The United States’ dependence on China for pharmaceuticals is less a single-point crisis than a long-built exposure at the base of the drug supply chain. As Y. Tony Yang argues in Asia Times, the real issue is not simply how many finished medicines are imported from China, but how much of the world’s chemical and manufacturing backbone has shifted there over decades of cost-driven outsourcing.

Claims that China supplies 80% to 90% of active pharmaceutical ingredients used in US medicines are too sweeping, according to the US-China Business Council, which says those figures misread the available evidence. Its assessment points to a more modest but still significant dependence, with China responsible for about 12% of foreign-sourced APIs after indirect imports are taken into account. Even so, the broader picture remains troubling: the FDA has acknowledged that it does not have full visibility into actual API production volumes in Chinese facilities or how those ingredients are distributed.

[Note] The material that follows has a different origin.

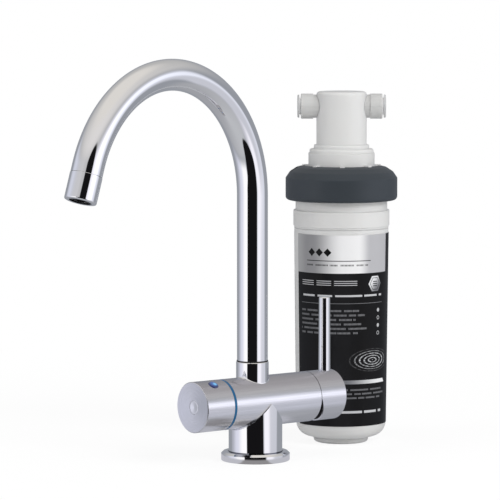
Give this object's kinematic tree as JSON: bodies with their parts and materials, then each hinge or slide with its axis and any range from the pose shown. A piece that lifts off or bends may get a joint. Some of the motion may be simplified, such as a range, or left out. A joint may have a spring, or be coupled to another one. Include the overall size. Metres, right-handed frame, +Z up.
{
  "type": "under-sink water filter with three-way tap",
  "caption": "Chrome three-way kitchen tap with a swivelling swan neck, filter knob and mixer lever, beside a quick-twist filter cartridge with push-fit ports.",
  "frame": {"origin": "centre of the tap's underside, on the axis of its fixing stud, level with the plane that the tap and the filter stand on", "axes": "+Z up; +X along the tap's barrel towards the mixer lever; -Y is the side that the spout's tip leans to and that the user faces"},
  "size_m": [0.3637, 0.1332, 0.3085],
  "materials": {
    "chrome": "bright chrome plate, with fine turning marks on the knob and handle",
    "brass": "bare turned brass",
    "steel": "stainless steel as turned",
    "seal_rubber": "matt black rubber",
    "blue_plastic": "glossy blue plastic",
    "white_plastic": "moulded warm white plastic, half gloss",
    "grey_plastic": "moulded dark blue-grey plastic, half gloss",
    "collet_plastic": "moulded light grey plastic",
    "black_plastic": "matt black plastic",
    "inner_plastic": "plain white plastic",
    "ceramic": "lapped ceramic",
    "carbon": "pressed black carbon",
    "label_film": null
  },
  "bodies": {
    "root": {"tap_body": "chrome", "base_ring": "chrome", "inlet_block": "brass", "cartridge_nut": "brass", "filter_valve": "brass", "spout_lock_screw": "steel", "base_seal": "seal_rubber", "disc_seal": "seal_rubber", "spigot_seals": "seal_rubber", "block_seal": "seal_rubber", "blue_ring": "blue_plastic", "cartridge_shell": "white_plastic", "cartridge_cap": "white_plastic", "cartridge_dome": "black_plastic", "mixer_cartridge": "inner_plastic", "core_tube": "inner_plastic", "lower_end_cap": "inner_plastic", "upper_end_cap": "inner_plastic", "fixed_disc": "ceramic", "carbon_block": "carbon", "cartridge_label": "label_film"},
    "spout": {"spout_tube": "chrome", "filtered_tube": "inner_plastic", "inner_tube_seal": "seal_rubber", "spout_spigot": "brass", "spout_seals": "seal_rubber", "spout_bearing": "black_plastic", "aerator_housing": "chrome", "aerator_washer": "seal_rubber", "aerator_insert": "black_plastic"},
    "knob": {"filter_knob": "chrome", "knob_marker": "blue_plastic", "knob_cap": "chrome", "knob_screw": "steel", "valve_spindle": "brass", "moving_disc": "ceramic"},
    "carrier": {"stem_carrier": "inner_plastic", "carrier_pin": "steel"},
    "handle": {"mixer_stem": "steel", "mixer_handle": "chrome", "lever_rod": "chrome", "handle_grub_screw": "steel"},
    "head": {"filter_head": "white_plastic", "locking_collar": "grey_plastic", "inlet_port": "white_plastic", "outlet_port": "white_plastic", "inlet_seal": "seal_rubber", "outlet_seal": "seal_rubber"},
    "inlet_collet": {"inlet_collet": "collet_plastic"},
    "outlet_collet": {"outlet_collet": "collet_plastic"}
  },
  "joints": [
    {"name": "spout_swivel", "type": "hinge", "parent": "root", "child": "spout", "pos_m": [-0.003, 0, 0.07], "axis": [0, 0, 1], "range_deg": [0, 156]},
    {"name": "filter_knob_turn", "type": "hinge", "parent": "root", "child": "knob", "pos_m": [-0.045, 0, 0.045], "axis": [1, 0, 0], "range_deg": [0, 90]},
    {"name": "mixer_turn", "type": "hinge", "parent": "root", "child": "carrier", "pos_m": [0.0505, 0, 0.045], "axis": [1, 0, 0], "range_deg": [-45, 45]},
    {"name": "mixer_tilt", "type": "hinge", "parent": "carrier", "child": "handle", "pos_m": [0.0505, 0, 0.045], "axis": [0, 1, 0], "range_deg": [0, 18]},
    {"name": "head_twist", "type": "hinge", "parent": "root", "child": "head", "pos_m": [0.1177, 0.0392, 0.2], "axis": [0, 0, 1], "range_deg": [0, 90]},
    {"name": "inlet_collet_press", "type": "slide", "parent": "head", "child": "inlet_collet", "axis": [0.7842, -0.6205, 0], "range_m": [0, 0.001]},
    {"name": "outlet_collet_press", "type": "slide", "parent": "head", "child": "outlet_collet", "axis": [-0.7842, 0.6205, 0], "range_m": [0, 0.001]}
  ]
}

That opacity matters because the supply chain is already highly concentrated. Yang notes that some 477 FDA-registered drug manufacturing facilities operate in China, while the agency inspected only 204 foreign drug and device establishments in fiscal 2024. The Government Accountability Office has separately warned that more than half of the manufacturers supplying the US market are overseas, and that the FDA continues to face a backlog of foreign plants needing inspection because of pandemic disruptions and staffing shortages.

The risk is not abstract. The 2022-23 amoxicillin shortage showed how quickly routine disruption can cascade through the health system, affecting one in three US hospitals, Yang writes. The Journal of Pharmaceutical Innovation has also found that from 2014 to 2024, rising import volumes were associated with fewer inspections, underscoring the strain on oversight as global trade expanded.

What makes the system vulnerable is not only geography but concentration. Yang says roughly 40% of US generic drugs have just one FDA-approved manufacturer, and about 20% of critical medicines rely on APIs sourced solely from China. India is often presented as a fallback, but it too depends heavily on Chinese inputs, limiting how much insulation it can provide on its own.

China’s role is also growing beyond manufacturing into innovation. Yang cites estimates that Chinese entities account for about 20% of drugs under global development, with nearly half of new molecules entering human trials in the first half of 2025 originating from Chinese laboratories. That reflects Beijing’s decision to make biotechnology a strategic industry, supported by state policy, talent recruitment and capital.

For Washington, the practical response is less about decoupling than hardening the system. Yang argues for diversification through dual sourcing, nearshoring and investment in continuous manufacturing. The US-China Business Council’s caution about inflated dependency statistics also suggests that policy should rest on better data, not slogans. The FDA has said it is expanding unannounced inspections of foreign facilities, while lawmakers are advancing measures such as the BIOSECURE Act. But inspections and legislation alone will not rebuild capacity that has been lost over decades.

The larger lesson is that medicine supply is now a question of industrial resilience as much as geopolitics. The US can still lead in drug discovery while rebuilding more of the manufacturing base underneath it, but doing so will require money, time and a tolerance for redundancy in a sector that has long prized efficiency above all else.